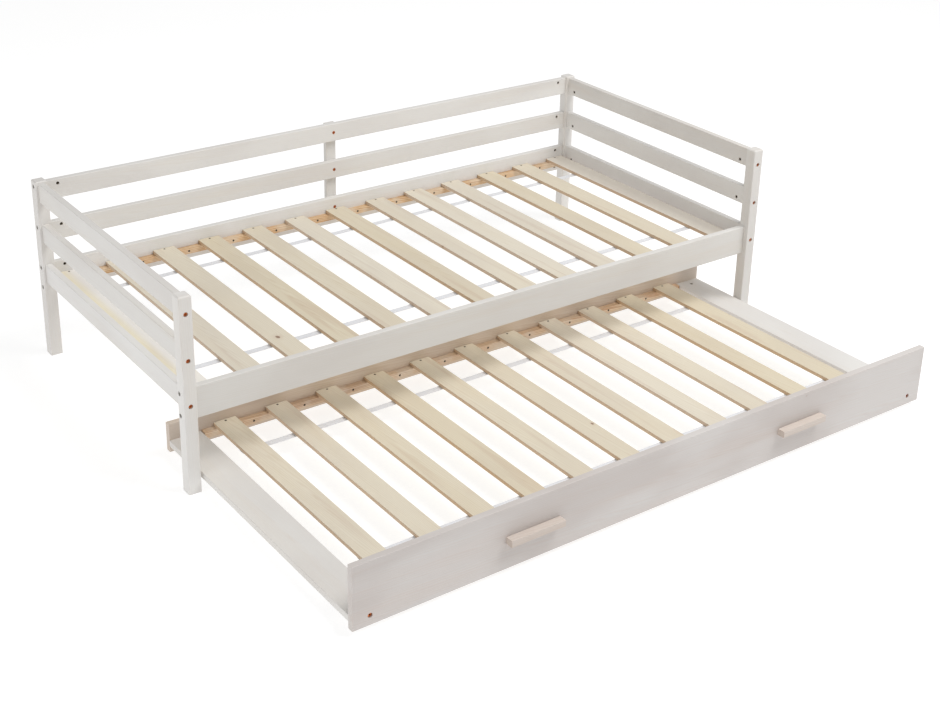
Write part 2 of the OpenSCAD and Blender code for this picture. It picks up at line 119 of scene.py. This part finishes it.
class Shader:
    """A material whose node tree is built node by node."""

    def __init__(self, name):
        self.material = bpy.data.materials.new(name)
        self.material.use_nodes = True
        self.tree = self.material.node_tree
        self.surface = self.tree.nodes["Principled BSDF"]

    def feed(self, socket, value):
        if isinstance(value, bpy.types.NodeSocket):
            self.tree.links.new(value, socket)
        elif value is not None:
            socket.default_value = value

    def node(self, kind, *values, **settings):
        made = self.tree.nodes.new("ShaderNode" + kind)
        for name, value in settings.items():
            setattr(made, name, value)
        for socket, value in zip(made.inputs, values):
            self.feed(socket, value)
        return made

    def math(self, operation, *values):
        return self.node("Math", *values, operation=operation).outputs[0]

    def vector(self, operation, *values):
        made = self.node("VectorMath", *values, operation=operation)
        return made.outputs["Value" if operation in ("LENGTH", "DOT_PRODUCT") else "Vector"]

    def scaled(self, vector, factor):
        made = self.node("VectorMath", vector, operation="SCALE")
        made.inputs["Scale"].default_value = factor
        return made.outputs["Vector"]

    def noise(self, place, scale, detail=2.0, roughness=0.5):
        return self.node("TexNoise", place, None, scale, detail, roughness).outputs[0]

    def step(self, value, low, high, start=0.0, end=1.0):
        """start below low, end above high, and smooth between them."""
        made = self.node("MapRange", value, low, high, start, end, interpolation_type="SMOOTHSTEP")
        return made.outputs[0]

    def mix(self, share, first, second, blend="MIX"):
        return self.node("MixRGB", share, first, second, blend_type=blend).outputs[0]

    def set(self, name, value):
        self.feed(self.surface.inputs[name], value)

    def bump(self, height, strength, depth):
        made = self.node("Bump")
        made.inputs["Strength"].default_value = strength
        made.inputs["Distance"].default_value = depth
        self.feed(made.inputs["Height"], height)
        self.set("Normal", made.outputs[0])


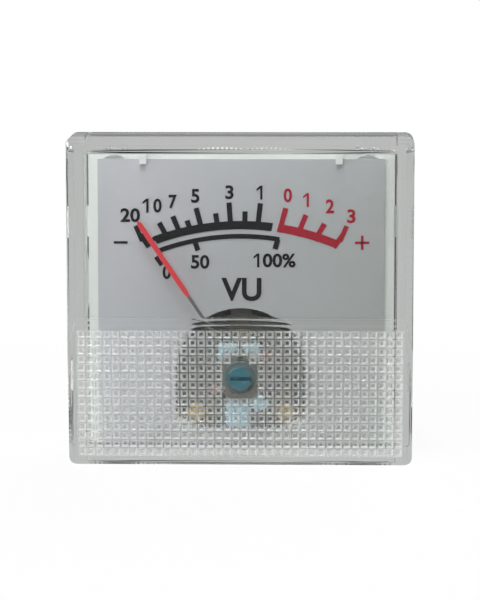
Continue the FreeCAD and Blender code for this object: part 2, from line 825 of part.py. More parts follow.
def bearings():
    # Front jewel screw: its head keeps the zero lever on its shank.
    cup = s.jewel_round + s.press_gap
    seat = lever_front - s.hole_gap
    inner_end = bridge_back + s.jewel_inset
    keep(turned([(0, jewel_head_front), (s.jewel_head_round, jewel_head_front),
                 (s.jewel_head_round, seat), (s.jewel_screw_round, seat), (s.jewel_screw_round, inner_end),
                 (cup, inner_end), (cup, front_pocket), (0, front_pocket)], ZERO, pivot_high),
         "front_jewel_screw")
    keep(turned(jewel_profile(front_pocket, 1), ZERO, pivot_high), "front_jewel")
    # Rear jewel screw, locked by a thin nut behind the bridge.
    inner_end = s.rear_bridge_level - s.jewel_inset
    outer_end = s.rear_bridge_level + s.jewel_screw_out
    keep(turned([(0, rear_pocket), (cup, rear_pocket), (cup, inner_end), (s.jewel_screw_round, inner_end),
                 (s.jewel_screw_round, outer_end), (0, outer_end)], ZERO, pivot_high), "rear_jewel_screw")
    keep(turned(jewel_profile(rear_pocket, -1), ZERO, pivot_high), "rear_jewel")
    bore = s.jewel_screw_round + s.hole_gap
    tag_back = rear_bridge_back + s.lug_thick
    locknut = ring_profile(bore, s.locknut_round, tag_back, tag_back + s.locknut_thick)
    keep(turned(locknut, ZERO, pivot_high), "jewel_locknut")
    washer_ring = ring_profile(bore, s.friction_washer_round, lever_back, -s.bridge_front)
    keep(turned(washer_ring, ZERO, pivot_high), "friction_washer")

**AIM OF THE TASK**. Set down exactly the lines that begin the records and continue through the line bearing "self.feed(self.surface.inputs[name], value)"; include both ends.

**RESPONSE BELOW**.
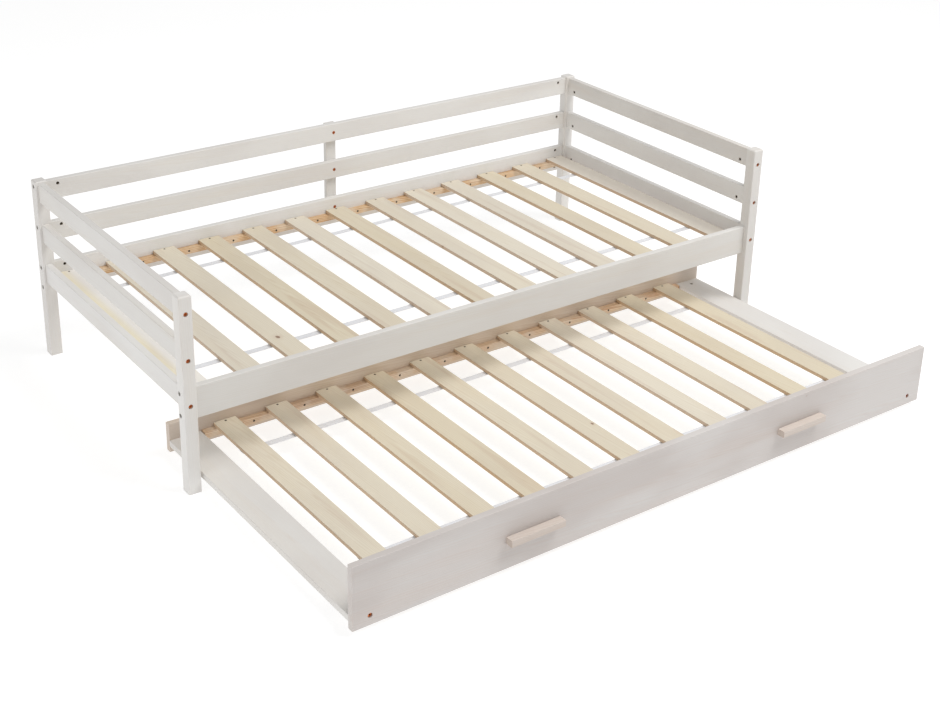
Write part 2 of the OpenSCAD and Blender code for this picture. It picks up at line 119 of scene.py. This part finishes it.
class Shader:
    """A material whose node tree is built node by node."""

    def __init__(self, name):
        self.material = bpy.data.materials.new(name)
        self.material.use_nodes = True
        self.tree = self.material.node_tree
        self.surface = self.tree.nodes["Principled BSDF"]

    def feed(self, socket, value):
        if isinstance(value, bpy.types.NodeSocket):
            self.tree.links.new(value, socket)
        elif value is not None:
            socket.default_value = value

    def node(self, kind, *values, **settings):
        made = self.tree.nodes.new("ShaderNode" + kind)
        for name, value in settings.items():
            setattr(made, name, value)
        for socket, value in zip(made.inputs, values):
            self.feed(socket, value)
        return made

    def math(self, operation, *values):
        return self.node("Math", *values, operation=operation).outputs[0]

    def vector(self, operation, *values):
        made = self.node("VectorMath", *values, operation=operation)
        return made.outputs["Value" if operation in ("LENGTH", "DOT_PRODUCT") else "Vector"]

    def scaled(self, vector, factor):
        made = self.node("VectorMath", vector, operation="SCALE")
        made.inputs["Scale"].default_value = factor
        return made.outputs["Vector"]

    def noise(self, place, scale, detail=2.0, roughness=0.5):
        return self.node("TexNoise", place, None, scale, detail, roughness).outputs[0]

    def step(self, value, low, high, start=0.0, end=1.0):
        """start below low, end above high, and smooth between them."""
        made = self.node("MapRange", value, low, high, start, end, interpolation_type="SMOOTHSTEP")
        return made.outputs[0]

    def mix(self, share, first, second, blend="MIX"):
        return self.node("MixRGB", share, first, second, blend_type=blend).outputs[0]

    def set(self, name, value):
        self.feed(self.surface.inputs[name], value)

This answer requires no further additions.